服用寒性药物时应避开寒气主令之时,即气候寒凉之际不宜使用大寒大凉药物或食物。出《素问·六元正纪大论》。
在详述了六气司天之政气化规律后,先后六次强调了“用寒远寒,用凉远凉,用温远温,用热远热”,足见其重要性,是一种不变应万变的辩证统一原则,反映了无论流年运气发生什么样的变化,都应该以此原则指导疾病防治和修身养性。
王冰在《黄帝内经素问》中注释为:“四时气王之月,药及食衣,寒热温凉四者,皆宜避之,若四时同犯,则以水济水,以火助火,病必生也川。”谓“春宜凉,夏宜寒,秋宜温,冬宜热,此时之宜,不可不顺。”张介宾在《类经》解释为:“言用寒药者当远岁气之寒,用凉药者,当远岁气之凉,温热者亦然,凡饮食居处之宜,皆所同法,而岁气当察也。”昊竟在《内经素问吴注》中解释为:“言用药物之寒者。须远岁气之寒,用药物之凉者,须远岁气之凉,温热亦然。”马前在《黄帝内经素问注证发微》中注释:“且司气有寒热温凉,而人之药食亦有寒热温凉,故用药食者,当远司气之寒热温凉,而无犯之。”各家均注重于四时用药的宜忌,意为冬季不可妄用寒药,夏季不可妄用热药等。但是,《素问·六元正纪大论》对该句自备了解释,上述理解与素问自释存在微妙的差异,请看《素问》原文:“帝日:夫子言用寒远寒,用热远热,余未知其然也,愿闻何谓远?岐伯曰:热无犯热,寒无犯寒,从者和,逆者病,不可不敬畏而远之,所谓时兴六位也。帝曰:温凉何如?岐伯曰:司气以热,用热无犯;司气以寒,用寒无犯;司气以凉,用凉无犯;司气以温,用温无犯。间气同其主无犯,异其主则小犯之,是谓四畏,必谨察之。帝曰:善。其犯者何如?岐伯曰:天气反时则可依时,及胜其主则可犯,以平为期而不可过,是谓邪气反胜者。故曰,无失天信,无逆气宜,无翼其胜,无赞其复,是谓至治。”

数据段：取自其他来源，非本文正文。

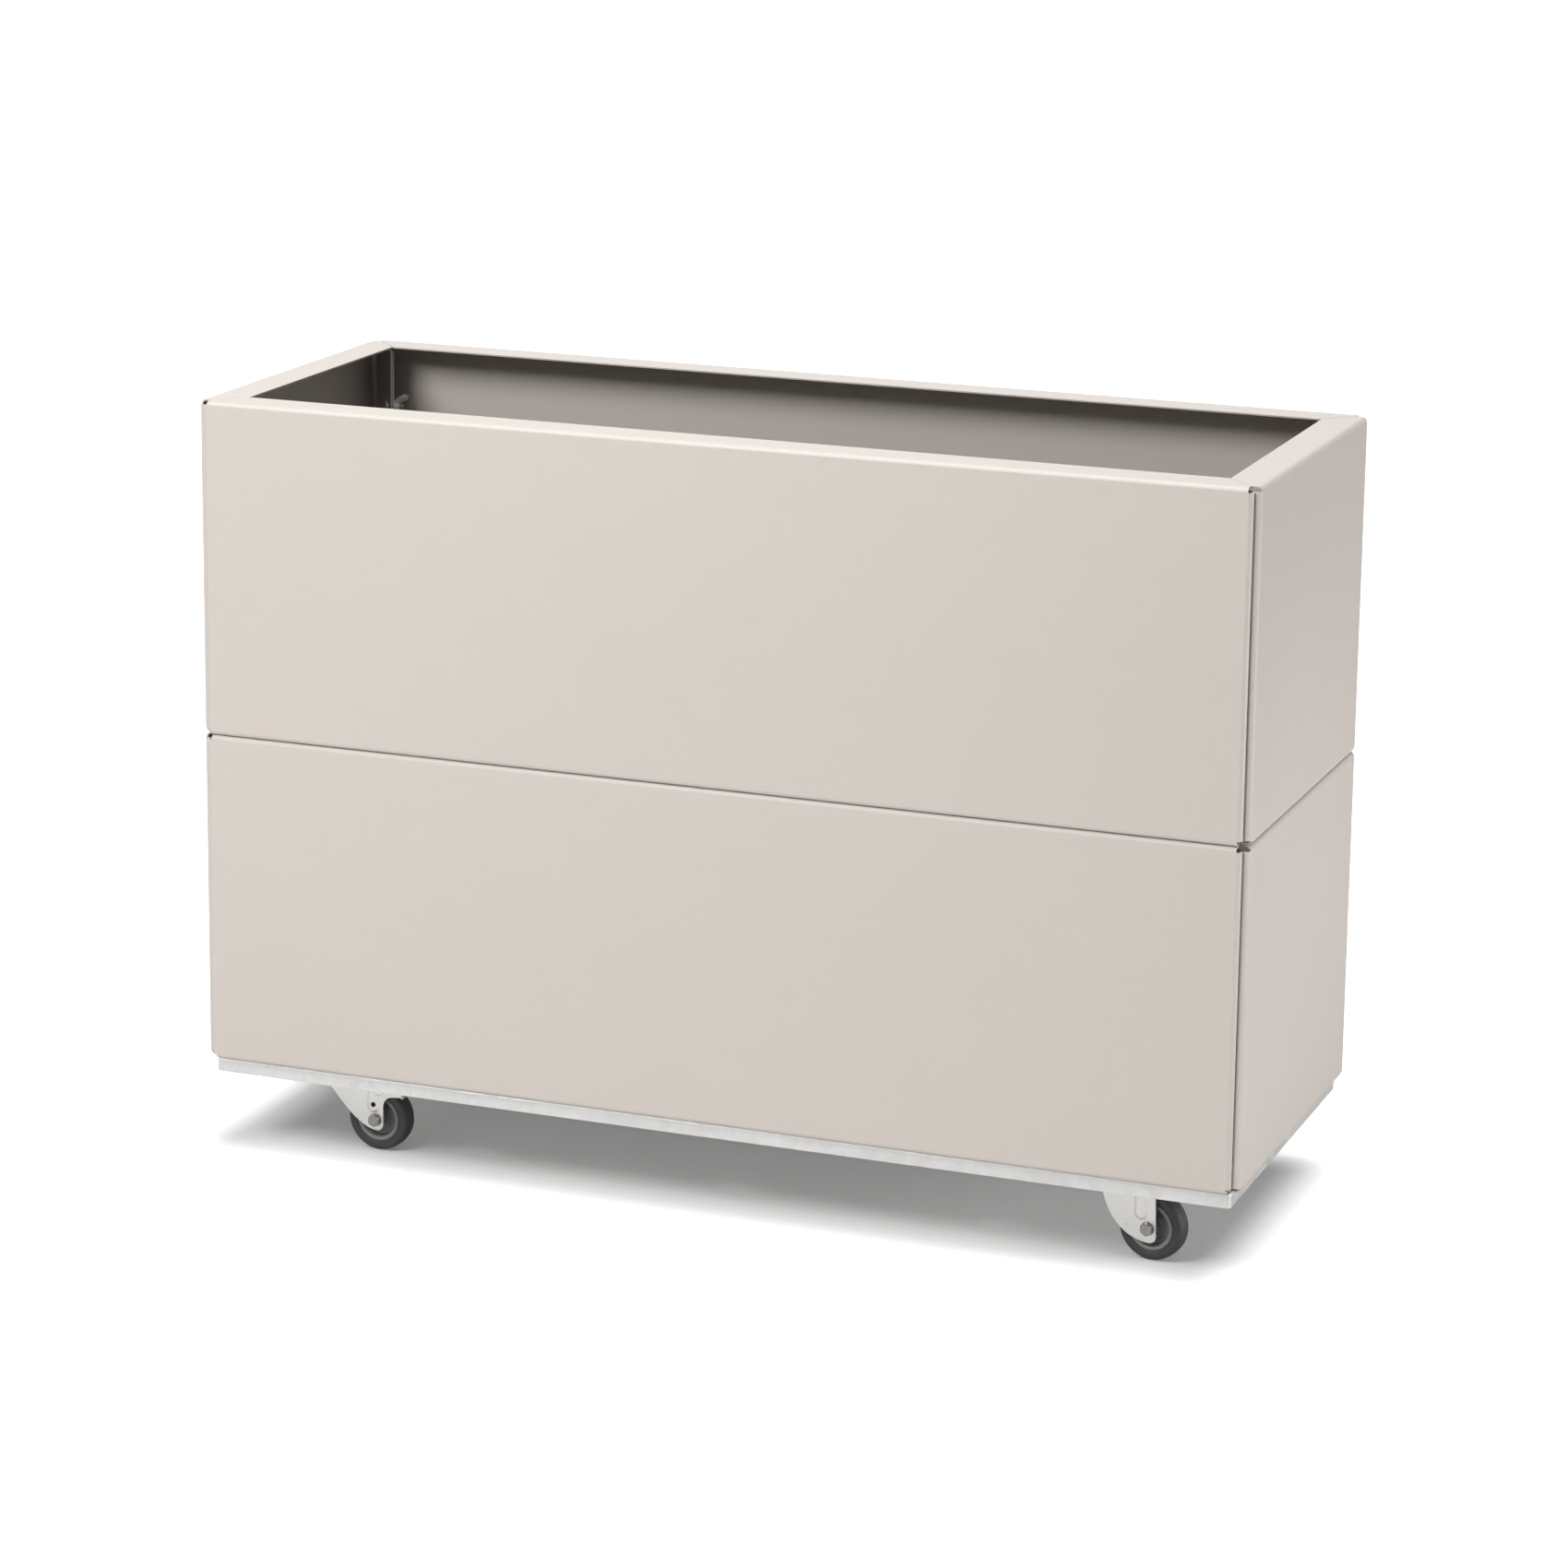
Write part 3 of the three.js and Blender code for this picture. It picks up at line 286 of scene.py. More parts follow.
def placed(obj, matrix):
    obj.data.transform(matrix)
    return obj


def joined(name, objects):
    """One mesh of several finished meshes."""
    bm = bmesh.new()
    for obj in objects:
        settled(obj)
        bm.from_mesh(obj.data)
        bpy.data.objects.remove(obj)
    result = object_from(bm, name)
    for polygon in result.data.polygons:
        polygon.use_smooth = True
    result.data.set_sharp_from_angle(angle=SHARP_FROM)
    return result


def fit(piece, body, slot_name, material, *nodes):
    """Gives a finished piece its material and its place in the frame."""
    piece.data.materials.clear()
    piece.data.materials.append(material)
    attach(piece, body)
    if nodes:
        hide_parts(*nodes)
    return piece


# ------------------------------------------------------------------ shared finishes
def new_group(name, inputs, outputs):
    """A shader node group with float inputs, given as name: default, and named outputs."""
    group = bpy.data.node_groups.new(name, "ShaderNodeTree")
    for label, default in inputs.items():
        socket = group.interface.new_socket(label, in_out="INPUT", socket_type="NodeSocketFloat")
        socket.default_value = default
    for label in outputs:
        group.interface.new_socket(label, in_out="OUTPUT", socket_type="NodeSocketFloat")
    return group, group.nodes.new("NodeGroupInput"), group.nodes.new("NodeGroupOutput")


def math_node(tree, operation, a, b=None, c=None):
    node = tree.nodes.new("ShaderNodeMath")
    node.operation = operation
    for socket, value in zip(node.inputs, (a, b, c)):
        if value is None:
            continue
        if isinstance(value, (int, float)):
            socket.default_value = value
        else:
            tree.links.new(value, socket)
    return node.outputs[0]


def noise(tree, scale, detail=2.0, roughness=0.5, vector=None):
    node = tree.nodes.new("ShaderNodeTexNoise")
    node.inputs["Detail"].default_value = detail
    node.inputs["Roughness"].default_value = roughness
    if isinstance(scale, (int, float)):
        node.inputs["Scale"].default_value = scale
    else:
        tree.links.new(scale, node.inputs["Scale"])
    coordinates = vector or tree.nodes.new("ShaderNodeTexCoord").outputs["Object"]
    tree.links.new(coordinates, node.inputs["Vector"])
    return node.outputs[0]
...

结合上述自释和其他原文可以发现,用上述古医家观点解释存在以下矛盾:
1、“时必顺之,犯者治以胜”
这是《素问·六元正纪大论》针对运气乖和致病所提出的治疗原则。可见,内经更强调“顺时”,如果仅仅从寒冷季节宜选用温热药物的角度去理解,有“逆之”之嫌,或与经旨不符。
2、“热无犯热,寒无犯寒,从者和,逆者病,不可不敬畏而远之,所谓时兴六位也”
时兴六位应该敬畏远之,那么其前的“寒无犯寒”就很难单纯理解为冬天不宜寒药宜热药,这种理解体现不出“从者和,逆者病”。
3、“司气以热,用热无犯,司气以寒,用寒无犯,司气以凉,用凉无犯,司气以温,用温无犯。间气同其主无犯,异其主则小犯之,是谓四畏,必谨察之”
对此条文,如果仅解释为夏天天气炎热不宜用温热药物,这似乎解释了“无翼其胜,无赞其复”,但“无失天信,无逆气宜”并没有得到应有的体现。如果说本注释强调了不可太过的思想,则对不可不及似乎重视不足,这与《内经》思想不能完美吻合。《内经》强调“阴阳平衡”、“以平为期”、“无太过”、“无不及”,如《素问·六元正纪大论》所说:“非太过,非不及,则至当时,非是者青也”。另外,“四畏”之畏意为“敬畏远之”,如果把畏的对象理解成错误的用药,亦使人产生疑惑。